Kfar Saba es la ciudad en Israel que me acoge por estos días. Una invitación del Ministerio de Relaciones Exteriores israelí (a través del Instituto Internacional de Liderazgo Histadrut) me acerca a un conflicto que lleva décadas, y que, para la continuidad y existencia de Occidente, es prioritario por su complejidad.
Mi fascinación por la geopolítica y la antropología hace que esta experiencia sea indescriptible, en una zona del mundo donde la religión y la política viven un romance tóxico basado en el amor, el odio, el desengaño, la pasión y la traición. Definir esta experiencia en una sola palabra sería: inolvidable.
El alma de Israel está lacerada, mancillada por el horror del brutal atentado del 7 de octubre del año pasado por parte del grupo terrorista Hamas. Este ataque tocó las fibras más sensibles de la sociedad y dejó al descubierto las terribles divisiones que, dentro del pueblo judío, se han venido incubando lentamente a través del tiempo.
Llegar a esta parte del mundo buscando respuestas y encontrar más dudas es lo habitual. Años de división, recelo y abusos hacen que esta tarea sea muy complicada. Me entrevisté con árabes musulmanes con ciudadanía israelí, árabes cristianos con ciudadanía israelí, judíos liberales, judíos religiosos, drusos y beduinos, todos conviviendo en una delgada línea, donde hasta ahora todo tiene un relativo equilibrio.
La presión para el gobierno de Benjamín Netanyahu es brutal. Con razón los familiares de los rehenes piden su liberación, básicamente exigen que el gobierno negocie y los traiga de vuelta. A su vez, la posición del gobierno dura y clásica, de «con el terrorismo no se negocia» hace imposible augurar una solución a corto plazo. Más de 345 días sin ver a los rehenes en libertad causan mucho daño y dejan cicatrices muy profundas.

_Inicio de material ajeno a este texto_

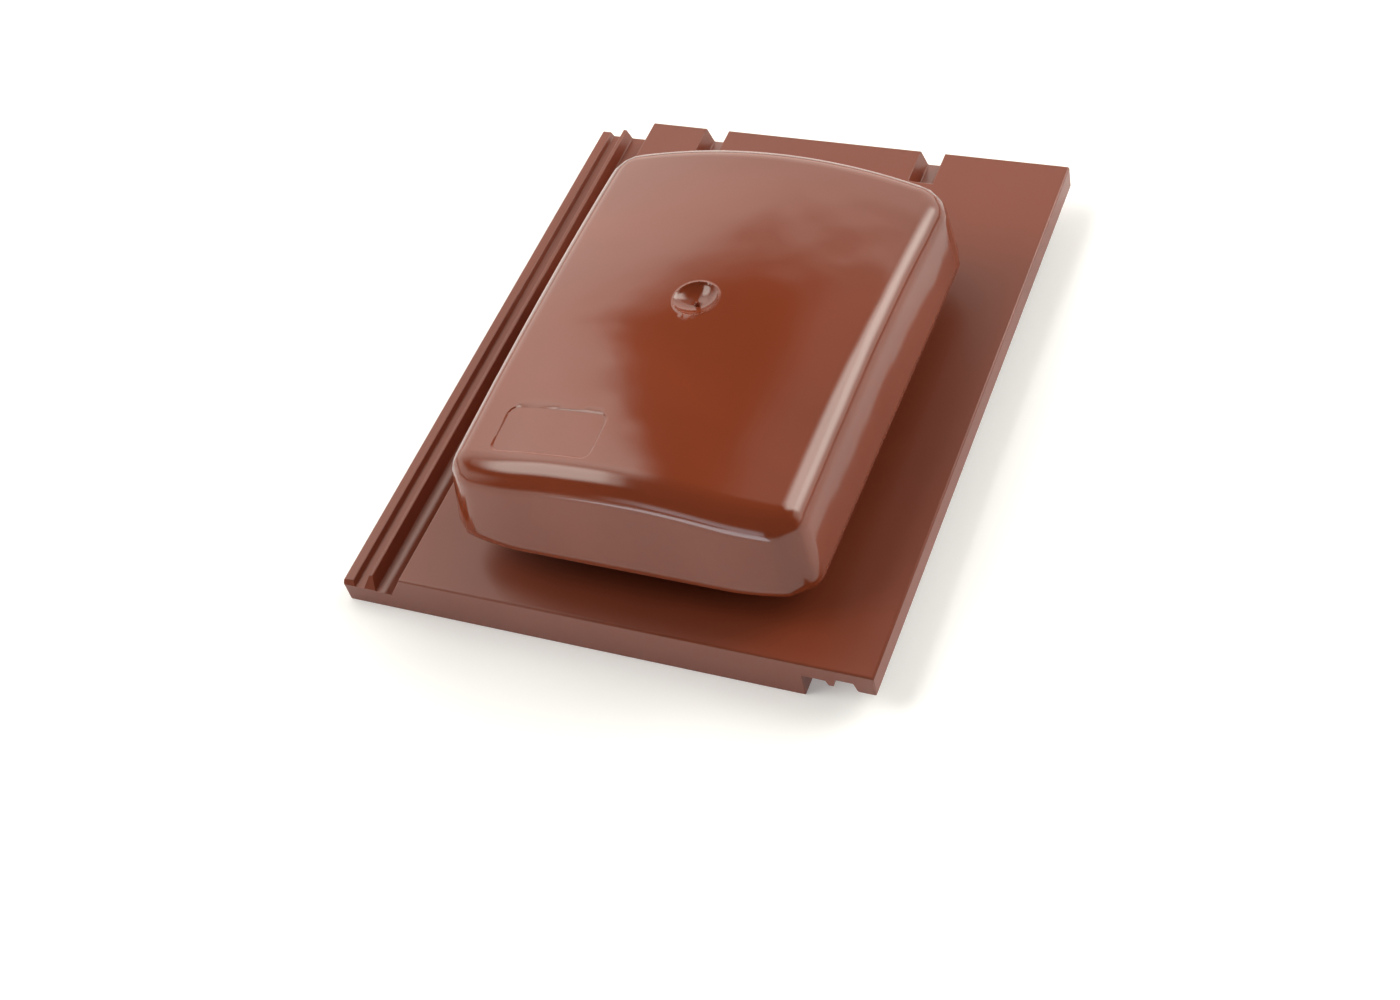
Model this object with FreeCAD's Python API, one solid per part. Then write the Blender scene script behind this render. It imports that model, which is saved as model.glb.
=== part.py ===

El gobierno sabe que una paz duradera pasará necesariamente por el aniquilamiento de Hamas y Hezbolá. El concepto draconiano de que, sobre la vida de los rehenes o de cualquier ciudadano, está la existencia del Estado de Israel es discutible.
Es una exageración maximalista una visión de Estado que, hasta ahora, ha hecho muy poco para integrar a todas las sangres que componen esta variopinta sociedad. El resultado: marchas apoteósicas en el centro de Tel Aviv, como en la avenida Kaplan, donde se reclama la libertad de los rehenes y una sensible disminución de la popularidad de Likud, partido de derecha del primer ministro israelí.
Esto me da pie para mencionar que la única democracia representativa de Medio Oriente tiene un parlamento (Knesset) conformado por 13 partidos de todos los colores y representaciones. Los hay súper religiosos ortodoxos, liberales, laicos e incluso partidos árabes, el reflejo mismo de una sociedad moderna y del primer mundo.
Pero dicen que siempre hay luz al final del túnel. Esa luz se personifica en dos seres humanos maravillosos que conocí: Lucy Aharish y Tsahi Halevi. Ella, periodista árabe, conduce un programa en la televisión israelí en hebreo. Él, actor judío de la serie Fauda. y en su hijo Adam un ángel nacido de ese matrimonio mixto, ese niño representa lo mejor de dos mundos y la certeza de que un futuro de paz le espera a la nación del rey David.